Kakki reservoir has a catchment area of 225.51 km^{2} with a FRL at 3220 ft above MSL and a minimum drawdown level of 3135 ft above MSL, providing an effective storage at FRL of 447,760,000 m^{3}.

== History ==
Work on Pamba Dam started in 1962. Originally commissioned in 1966 with an installed capacity of 300 MW, from 2005 to 2009, the capacity was increased to 340 MW. In 1966 the capacity of the reservoir was twice as big as that of all other hydro-electric reservoirs in Kerala combined.

On 2 December 1968 the Deputy Minister of Irrigation and Power Ishri Siddheswar Prasad
answered questions in Lok Sabha about a defective stator steel stampings supplied by a foreign firm. He stated that the stampings were found badly/rusted and unserviceable due to defects in production and transport and were replaced at a cost of Rs. 13 lakhs.

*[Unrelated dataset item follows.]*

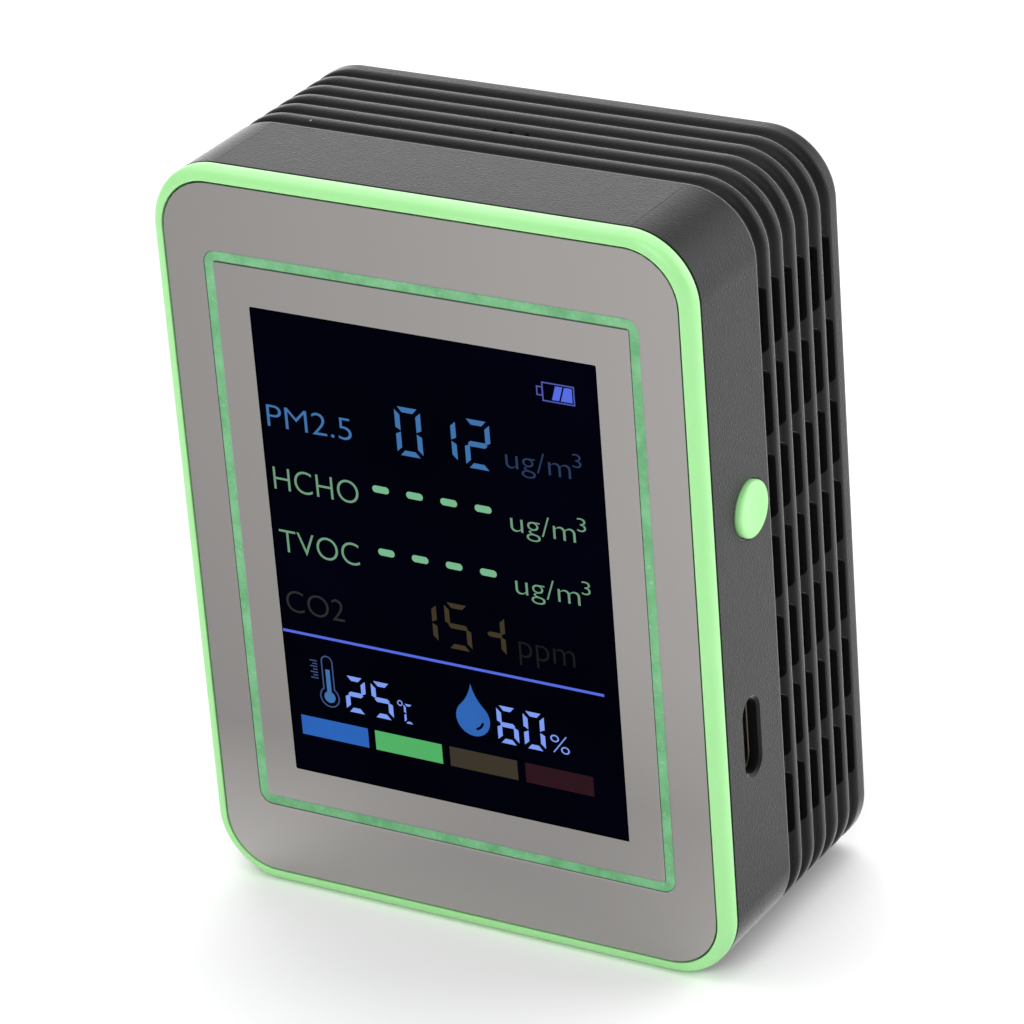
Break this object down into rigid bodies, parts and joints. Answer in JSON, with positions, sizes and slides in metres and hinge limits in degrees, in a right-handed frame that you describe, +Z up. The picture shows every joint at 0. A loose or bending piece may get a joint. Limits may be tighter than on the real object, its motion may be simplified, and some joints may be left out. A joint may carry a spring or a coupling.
{
  "type": "air quality monitor",
  "caption": "Desktop air quality monitor: ribbed, vented tub, framed mirror front with a display, side button and charging socket, sensors and fan inside.",
  "frame": {"origin": "middle of the footprint, on the surface that the monitor stands on", "axes": "+Z up; the display faces -Y and the back faces +Y; +X is the side with the button and the charging socket"},
  "size_m": [0.0673, 0.0335, 0.088],
  "materials": {
    "dark_shell": "fine textured moulded plastic, near black, which looks dark grey where it mirrors its bright surroundings at a low angle",
    "green_frame": "satin moulded plastic, pastel green",
    "mirror_panel": "polished, warm grey mirror coating",
    "green_line": "glossy green inlay",
    "display_black": "polished, near black",
    "white_plastic": "moulded, white",
    "clear_plastic": "clear acrylic",
    "amber_film": "amber polyimide film",
    "green_board": "green solder mask on glass fibre board",
    "black_plastic": "moulded, black",
    "cream_plastic": "moulded, cream",
    "steel": "plated, satin",
    "brass": "turned brass and copper",
    "silver_pouch": "laminated foil, satin silver",
    "foam": "closed cell foam, black",
    "blue_case": "moulded, dark blue",
    "red_lead": "red insulation",
    "black_lead": "black insulation"
  },
  "bodies": {
    "case": {"housing": "dark_shell", "front_frame": "green_frame", "front_panel": "mirror_panel", "accent_line": "green_line", "display_glass": "display_black", "backlight_tray": "white_plastic", "light_guide": "clear_plastic", "display_flex": "amber_film", "flex_connector": "cream_plastic", "main_board": "green_board", "processor_chip": "black_plastic", "charger_chip": "black_plastic", "battery_connector": "cream_plastic", "sensor_connector": "cream_plastic", "humidity_sensor": "black_plastic", "co2_sensor": "steel", "gas_sensor_base": "black_plastic", "gas_sensor_cap": "steel", "case_screw_1": "steel", "case_screw_2": "steel", "case_screw_3": "steel", "case_screw_4": "steel", "board_screw_1": "steel", "board_screw_2": "steel", "board_screw_3": "steel", "board_screw_4": "steel", "switch_body": "black_plastic", "socket_shell": "steel", "socket_tongue": "black_plastic", "sensor_case": "blue_case", "sensor_cover": "blue_case", "sensor_board": "green_board", "laser_module": "brass", "light_detector": "black_plastic", "port_seal": "foam", "sensor_pad": "foam", "sensor_cable": "black_lead", "fan_bearing": "brass", "fan_motor": "brass", "battery_cell": "silver_pouch", "battery_tape": "foam", "battery_lead_red": "red_lead", "battery_lead_black": "black_lead", "buzzer": "black_plastic", "buzzer_lead_red": "red_lead", "buzzer_lead_black": "black_lead"},
    "button": {"power_button": "green_frame"},
    "plunger": {"switch_plunger": "black_plastic"},
    "fan": {"fan_rotor": "black_plastic", "fan_shaft": "steel"}
  },
  "joints": [
    {"name": "button_press", "type": "slide", "parent": "case", "child": "button", "axis": [-1, 0, 0], "range_m": [0, 0.00035], "stiffness_N_per_m": 3000},
    {"name": "plunger_travel", "type": "slide", "parent": "case", "child": "plunger", "axis": [-1, 0, 0], "range_m": [0, 0.00035]},
    {"name": "fan_spin", "type": "hinge", "parent": "case", "child": "fan", "pos_m": [0.0202, 0.0066, 0.0534], "axis": [0, 1, 0], "continuous": true}
  ],
  "couplings": [
    {"joint": "plunger_travel", "follows": "button_press", "ratio": 1}
  ]
}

The manufacturer had disputed the damages.

A generator was destroyed in a fire on 16 May 2008, the generator was then dismantled and replaced with a 60 MW generator on 6 May 2014.

At 5.53 pm 1 April 2022 a 60 MW power generator failed due to a winding failure. KSEB, the operator, had found the winding to be weak in the power generators in an evaluation two months before and had planned to rewind them in the coming year.
At the time of failure there were two units with a capacity of 60 MW and four units with a capacity of 55 MW.

== Sabaigiri Augmentation Scheme ==
The upper reaches of the Moozhiyar River, a tributary of the Pamba River, flow on the southern side of the Kakki reservoir. The Upper Moozhiyar Dam diverts water to the Kakki–Anathode reservoir through a tunnel. The surplus over the storage flows over to the Moozhiyar River. The Upper Moozhiyar Dam was completed in 1979.

The Kullar Dam and Gavi Dam form a common reservoir. Water from this reservoir is diverted to Meenar–I reservoir through a tunnel before being diverted by another tunnel to Meenar–II reservoir. Water from this reservoir is diverted to Pamba Dam through an open channel.

Water from Kochu Pamba Weir is pumped into the Pamba reservoir through a pump house located downstream from Pamba Dam.

Kullar, Gavi, Meenar–I, and Meenar–II were completed in 1990.

== Pamba Irrigation Scheme ==
The Pamba Irrigation scheme in Pattanamthitta district is aimed at the utilization of the tail race water of Sabarigiri Hydro Electric project for irrigation purposes. After the tail water has entered the Kakkad River it is picked up by a barrage in Maniyar.

The 21135 ha of ayacut are located in the Pathanamthitta and Alapuzha districts. An estimated 81,600 tonnes of paddy are produced by this project.

== Kakkad Hydro Electric Project ==
The Kakkad Hydro Electric Project utilizes the tail race water from Sabarigiri power station and water from the Moozhiyar and Velluthode rivers. Two dams store water for the powerhouse. The main reservoir is on the Moozhiyar downstream of the confluence with the tail race water from Sabarigiri power station. A tunnel connects this reservoir to Kakkad Power Station. The second reservoir is formed by the Veluthodu Dam, across the Velluthode River, a tributary of Kakkad River. After generating power, water is released to the Kakkad River. The Kakkad River, also called Kakkatar, is a tributary of the Pamba River.